Most helpful customer reviews

Format: DVD
EATEN ALIVE is Tobe Hooper's 2nd movie to date, made 3 years after his previous work: THE TEXAS CHAINSAW MASSACRE.
DETAILS.
Just like THE TEXAS CHAINSAW MASSACRE, EATEN ALIVE is yet another movie based (very loosely) on a true story. I heard it was inspired by a bar owner named Joe Ball, who kept a pool of alligators in his bar, and it was rumored that he often fed his patrons to these gators. When the police came to question him, Ball killed himself.
PLOT.
Tobe Hooper VERY loosely bases this incident in EATEN ALIVE. The story is about a deranged, nerdy person named Judd who runs a motel called Starlight in the middle of a swamp. When guests check into his motel, he murders them with a sythe and feeds their bodies to his ferocious, pet crocodile.
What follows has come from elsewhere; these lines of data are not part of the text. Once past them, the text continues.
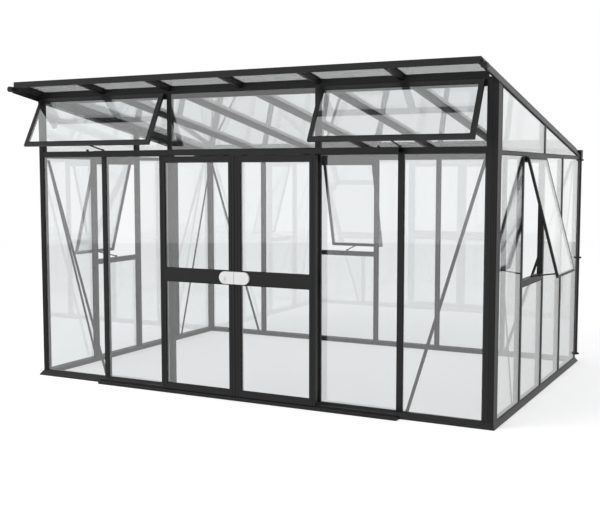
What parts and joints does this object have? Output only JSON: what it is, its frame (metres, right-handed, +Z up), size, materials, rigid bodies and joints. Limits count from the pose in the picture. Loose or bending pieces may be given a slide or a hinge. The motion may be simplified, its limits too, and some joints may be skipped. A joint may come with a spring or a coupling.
{
  "type": "glass greenhouse",
  "caption": "Free-standing aluminium greenhouse with a single-pitch glass roof, sliding front doors, opened front vents and side windows.",
  "frame": {"origin": "middle of the base on the ground, under the middle of the overall box", "axes": "+X along the front to the right as seen from the front, +Y from the front wall to the back wall, +Z up"},
  "size_m": [4.9734, 3.6228, 2.7388],
  "materials": {
    "wall_frame": "anthracite powder coat, satin",
    "roof_frame": "anthracite powder coat, satin",
    "base_frame": "anthracite powder coat, satin",
    "door_frame": "anthracite powder coat, satin",
    "rainwater": "anthracite powder coat, satin",
    "fittings": "black moulded plastic and coated steel",
    "handle": "pale grey moulded plastic",
    "glass": "clear toughened sheet glass"
  },
  "bodies": {
    "frame": {"back_corner_posts": "wall_frame", "back_head_beam": "wall_frame", "back_sill": "base_frame", "back_wall_glass": "glass", "back_wall_posts": "wall_frame", "clerestory_glass": "glass", "clerestory_posts": "wall_frame", "downpipe": "rainwater", "front_corner_posts": "wall_frame", "front_glass": "glass", "front_head_beam": "wall_frame", "front_posts": "wall_frame", "front_sill": "base_frame", "front_transom": "wall_frame", "gable_glass": "glass", "gable_posts": "wall_frame", "gutter": "rainwater", "head_track": "base_frame", "left_sill": "base_frame", "left_wall_glass": "glass", "left_wall_posts": "wall_frame", "opening_hinges": "wall_frame", "opening_stays": "fittings", "right_sill": "base_frame", "right_wall_glass": "glass", "right_wall_posts": "wall_frame", "roof_fascia": "roof_frame", "roof_glass": "glass", "roof_rafters": "roof_frame", "side_rails": "wall_frame", "threshold_track": "base_frame", "vent_frames": "wall_frame", "vent_glass": "glass", "verge_rails": "roof_frame", "wall_braces": "wall_frame", "window_frames": "wall_frame", "window_glass": "glass", "window_rails": "wall_frame"},
    "left_door": {"left_door_frame": "door_frame", "left_door_glass": "glass", "left_door_handle": "handle", "left_door_rollers": "fittings"},
    "right_door": {"right_door_frame": "door_frame", "right_door_glass": "glass", "right_door_handle": "handle", "right_door_rollers": "fittings"}
  },
  "joints": [
    {"name": "left_door_slide", "type": "slide", "parent": "frame", "child": "left_door", "axis": [-1, 0, 0], "range_m": [0, 0.7]},
    {"name": "right_door_slide", "type": "slide", "parent": "frame", "child": "right_door", "axis": [1, 0, 0], "range_m": [0, 0.7]}
  ]
}
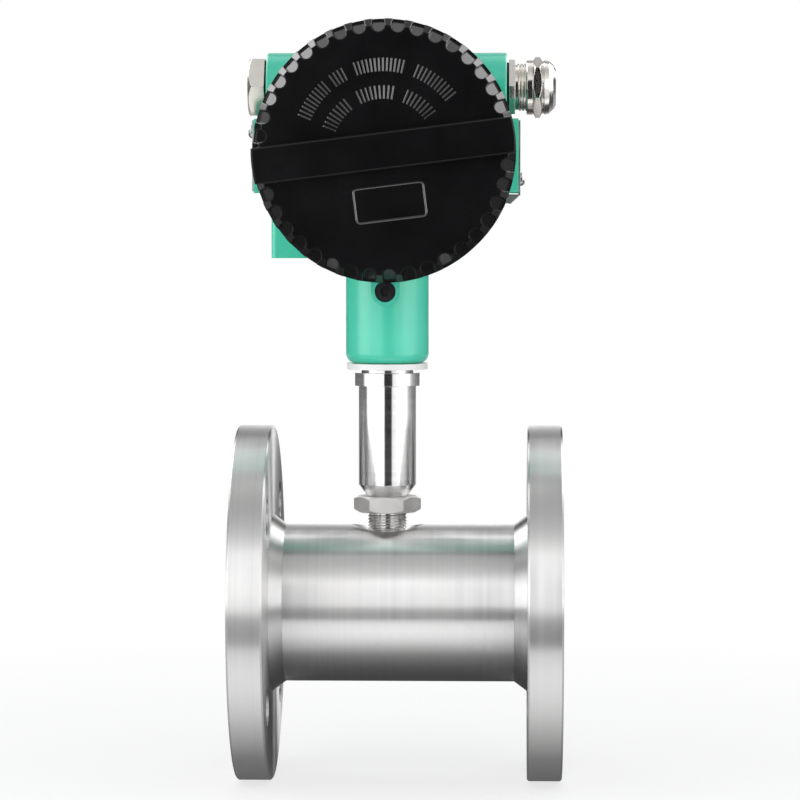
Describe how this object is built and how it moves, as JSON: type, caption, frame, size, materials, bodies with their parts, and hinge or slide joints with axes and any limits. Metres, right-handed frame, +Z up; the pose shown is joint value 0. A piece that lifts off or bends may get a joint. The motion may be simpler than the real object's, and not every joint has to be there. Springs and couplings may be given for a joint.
{
  "type": "liquid turbine flow meter",
  "caption": "Flanged turbine flow meter for a 50 mm liquid line: a bladed rotor between vaned guides, a pickup stem, and a round two-chamber signal head with screw covers and a cable gland.",
  "frame": {"origin": "centre of the inlet flange's face", "axes": "+X along the pipe with the flow, front cover of the head towards -Y, +Z up through the stem to the head"},
  "size_m": [0.15, 0.165, 0.351],
  "materials": {
    "stainless": "turned stainless steel",
    "nickel": "nickel plated, satin",
    "green_paint": "semi-gloss paint on cast aluminium",
    "black_paint": "satin black paint on cast aluminium",
    "black_steel": "black oxide",
    "rubber": "matt",
    "white_plastic": "matt",
    "hard_bearing": "polished",
    "copper": "enamelled wire",
    "iron": "plain",
    "board": "coated circuit board",
    "grey_plastic": "moulded",
    "brass": "plain",
    "plate": "satin sheet"
  },
  "bodies": {
    "meter": {"inlet_flange": "stainless", "outlet_flange": "stainless", "body_tube": "stainless", "inlet_guide": "stainless", "outlet_guide": "stainless", "inlet_retaining_ring": "stainless", "outlet_retaining_ring": "stainless", "pickup_stem": "stainless", "stem_locknut": "stainless", "stem_coupling": "stainless", "side_plate_screws": "stainless", "terminal_block_screws": "stainless", "board_screws": "stainless", "blanking_plug": "nickel", "gland_body": "nickel", "housing": "green_paint", "cover_lock_screw": "black_steel", "plug_gasket": "rubber", "gland_washer": "rubber", "gland_seal": "rubber", "neck_gasket": "white_plastic", "coil_bobbin": "white_plastic", "inlet_bearing": "hard_bearing", "outlet_bearing": "hard_bearing", "inlet_thrust_pad": "hard_bearing", "outlet_thrust_pad": "hard_bearing", "coil_winding": "copper", "pole_pin": "iron", "pickup_magnet": "iron", "preamp_board": "board", "main_board": "board", "terminal_block": "grey_plastic", "signal_lead": "grey_plastic", "feedthrough": "grey_plastic", "board_standoffs": "brass", "terminal_screws": "brass", "side_plate_left": "plate", "side_plate_right": "plate"},
    "rotor": {"rotor": "stainless", "rotor_shaft": "stainless"},
    "front_ring": {"front_cover_seal": "rubber"},
    "front_cover": {"front_cover": "black_paint"},
    "rear_ring": {"rear_cover_seal": "rubber"},
    "rear_cover": {"rear_cover": "black_paint"},
    "gland_ring": {"gland_clamp": "white_plastic"},
    "gland_nut": {"gland_nut": "nickel"}
  },
  "joints": [
    {"name": "rotor_spin", "type": "hinge", "parent": "meter", "child": "rotor", "pos_m": [0.069, 0, 0], "axis": [1, 0, 0], "continuous": true},
    {"name": "front_cover_travel", "type": "slide", "parent": "meter", "child": "front_ring", "axis": [0, -1, 0], "range_m": [0, 0.01]},
    {"name": "front_cover_turn", "type": "hinge", "parent": "front_ring", "child": "front_cover", "pos_m": [0.069, -0.031, 0.209], "axis": [0, -1, 0], "range_deg": [0, 1800]},
    {"name": "rear_cover_travel", "type": "slide", "parent": "meter", "child": "rear_ring", "axis": [0, 1, 0], "range_m": [0, 0.01]},
    {"name": "rear_cover_turn", "type": "hinge", "parent": "rear_ring", "child": "rear_cover", "pos_m": [0.069, 0.031, 0.209], "axis": [0, 1, 0], "range_deg": [0, 1800]},
    {"name": "gland_nut_travel", "type": "slide", "parent": "meter", "child": "gland_ring", "axis": [1, 0, 0], "range_m": [0, 0.006]},
    {"name": "gland_nut_turn", "type": "hinge", "parent": "gland_ring", "child": "gland_nut", "pos_m": [0.139, 0, 0.2389], "axis": [1, 0, 0], "range_deg": [0, 1440]}
  ],
  "couplings": [
    {"joint": "front_cover_travel", "follows": "front_cover_turn", "m_per_rad": 0.00031831},
    {"joint": "rear_cover_travel", "follows": "rear_cover_turn", "m_per_rad": 0.00031831},
    {"joint": "gland_nut_turn", "follows": "gland_nut_travel", "rad_per_m": 4188.8}
  ]
}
Neville Brand (Judd) delivers an insane performance, he's crazier than the Old Man (from TEXAS CHAINSAW MASSACRE), but not quite as frightening and disturbing as Leather-Face. Marylin Burns even makes an appearance in here, too (she was the heroine, Sally Hardesty; also from TCM). Also, be on the lookout for Robert Englund as Buck (...) (he would later play Freddy Krueger in A NIGHTMARE ON ELM STREET). The crocodile effects could've used a little work though, the croc looks about as real as Barney the dinosaur.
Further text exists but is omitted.